Do this: Give the number of lines in the data that contain "with", and nothing more.

*** Given information ***

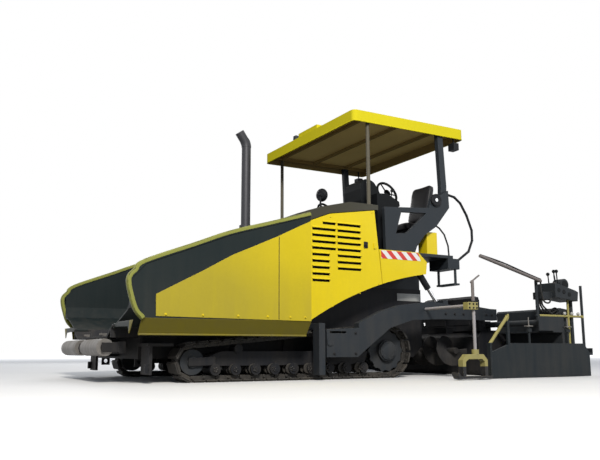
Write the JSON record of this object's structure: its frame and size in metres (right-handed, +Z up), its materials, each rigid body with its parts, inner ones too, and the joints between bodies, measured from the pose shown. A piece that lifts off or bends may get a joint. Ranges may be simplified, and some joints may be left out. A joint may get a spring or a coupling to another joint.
{
  "type": "asphalt paver",
  "caption": "Tracked asphalt paver: folding hopper wings and push rollers in front, canopied operator deck, augers, tow arms and an extending screed with end gates behind.",
  "frame": {"origin": "on the ground, at the middle of the whole machine's length and width", "axes": "+X to the rear, towards the screed; -Y is the machine's left side; +Z up"},
  "size_m": [6.1999, 4.61, 3.6663],
  "materials": {
    "yellow_paint": "satin",
    "dark_paint": "satin",
    "grey_paint": "satin",
    "bare_steel": "worn",
    "track_shoes": "dusty",
    "exhaust_steel": "heat stained",
    "seat_cover": "matt",
    "rod_chrome": "polished"
  },
  "bodies": {
    "tractor": {"chassis": "dark_paint", "hopper_body": "dark_paint", "conveyors": "bare_steel", "track_left": "track_shoes", "track_right": "track_shoes", "track_frames": "dark_paint", "drive_sprockets": "grey_paint", "idler_wheels": "grey_paint", "rear_panels": "yellow_paint", "hood": "dark_paint", "engine_block": "bare_steel", "exhaust": "exhaust_steel", "platform": "grey_paint", "side_frames": "grey_paint", "seat_frames": "dark_paint", "seat_cushions": "seat_cover", "consoles": "dark_paint", "mirror": "dark_paint", "canopy_roof": "yellow_paint", "canopy_posts": "grey_paint", "grab_rails": "dark_paint", "tow_brackets": "grey_paint", "auger_case": "dark_paint", "work_lamps": "grey_paint"},
    "wing_left": {"wing_left": "yellow_paint"},
    "wing_right": {"wing_right": "yellow_paint"},
    "push_beam": {"push_beam": "dark_paint"},
    "push_roller_left": {"push_roller_left": "bare_steel"},
    "push_roller_right": {"push_roller_right": "bare_steel"},
    "engine_door_left": {"engine_door_left": "yellow_paint"},
    "engine_door_right": {"engine_door_right": "yellow_paint"},
    "hood_lid": {"hood_lid": "dark_paint"},
    "lift_barrel_left": {"lift_barrel_left": "dark_paint"},
    "lift_barrel_right": {"lift_barrel_right": "dark_paint"},
    "lift_rod_left": {"lift_rod_left": "rod_chrome"},
    "lift_rod_right": {"lift_rod_right": "rod_chrome"},
    "auger_left": {"auger_left": "bare_steel"},
    "auger_right": {"auger_right": "bare_steel"},
    "screed": {"tow_arms": "grey_paint", "screed_main": "dark_paint", "grade_sensors": "yellow_paint"},
    "extension_left": {"screed_ext_left": "dark_paint", "end_gate_left": "grey_paint"},
    "extension_right": {"screed_ext_right": "dark_paint", "end_gate_right": "grey_paint"}
  },
  "joints": [
    {"name": "wing_left_fold", "type": "hinge", "parent": "tractor", "child": "wing_left", "pos_m": [-2, -0.905, 0.6], "axis": [-1, 0, 0], "range_deg": [0, 58]},
    {"name": "wing_right_fold", "type": "hinge", "parent": "tractor", "child": "wing_right", "pos_m": [-2, 0.905, 0.6], "axis": [1, 0, 0], "range_deg": [0, 58]},
    {"name": "push_beam_swing", "type": "hinge", "parent": "tractor", "child": "push_beam", "pos_m": [-2.75, 0, 0.375], "axis": [0, 0, 1], "range_deg": [-6, 6]},
    {"name": "push_roller_left_spin", "type": "hinge", "parent": "push_beam", "child": "push_roller_left", "pos_m": [-3.008, -0.5, 0.375], "axis": [0, 1, 0], "continuous": true},
    {"name": "push_roller_right_spin", "type": "hinge", "parent": "push_beam", "child": "push_roller_right", "pos_m": [-3.008, 0.5, 0.375], "axis": [0, 1, 0], "continuous": true},
    {"name": "engine_door_left_swing", "type": "hinge", "parent": "tractor", "child": "engine_door_left", "pos_m": [-0.805, -1.26, 1.2], "axis": [0, 0, -1], "range_deg": [0, 90]},
    {"name": "engine_door_right_swing", "type": "hinge", "parent": "tractor", "child": "engine_door_right", "pos_m": [-0.805, 1.26, 1.2], "axis": [0, 0, 1], "range_deg": [0, 90]},
    {"name": "hood_lid_lift", "type": "hinge", "parent": "tractor", "child": "hood_lid", "pos_m": [-0.474, 0, 2.082], "axis": [0, -1, 0], "range_deg": [0, 60]},
    {"name": "auger_left_spin", "type": "hinge", "parent": "tractor", "child": "auger_left", "pos_m": [1.55, -0.65, 0.33], "axis": [0, 1, 0], "continuous": true},
    {"name": "auger_right_spin", "type": "hinge", "parent": "tractor", "child": "auger_right", "pos_m": [1.55, 0.65, 0.33], "axis": [0, 1, 0], "continuous": true},
    {"name": "screed_lift", "type": "hinge", "parent": "tractor", "child": "screed", "pos_m": [-0.56, 0, 0.43], "axis": [0, -1, 0], "range_deg": [0, 6.5]},
    {"name": "extension_left_slide", "type": "slide", "parent": "screed", "child": "extension_left", "axis": [0, -1, 0], "range_m": [-0.88, 0.33]},
    {"name": "extension_right_slide", "type": "slide", "parent": "screed", "child": "extension_right", "axis": [0, 1, 0], "range_m": [-0.88, 0.33]},
    {"name": "lift_barrel_left_swing", "type": "hinge", "parent": "tractor", "child": "lift_barrel_left", "pos_m": [0.98, -1.19, 1.36], "axis": [0, -1, 0], "range_deg": [0, 12.5]},
    {"name": "lift_rod_left_slide", "type": "slide", "parent": "lift_barrel_left", "child": "lift_rod_left", "axis": [-0.5985, 0, 0.8012], "range_m": [0, 0.201]},
    {"name": "lift_barrel_right_swing", "type": "hinge", "parent": "tractor", "child": "lift_barrel_right", "pos_m": [0.98, 1.19, 1.36], "axis": [0, -1, 0], "range_deg": [0, 12.5]},
    {"name": "lift_rod_right_slide", "type": "slide", "parent": "lift_barrel_right", "child": "lift_rod_right", "axis": [-0.5985, 0, 0.8012], "range_m": [0, 0.201]}
  ],
  "couplings": [
    {"joint": "lift_barrel_left_swing", "follows": "screed_lift", "ratio": 1.8743},
    {"joint": "lift_rod_left_slide", "follows": "screed_lift", "m_per_rad": 1.7627},
    {"joint": "lift_barrel_right_swing", "follows": "screed_lift", "ratio": 1.8743},
    {"joint": "lift_rod_right_slide", "follows": "screed_lift", "m_per_rad": 1.7627}
  ]
}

***

Solution to this task: 2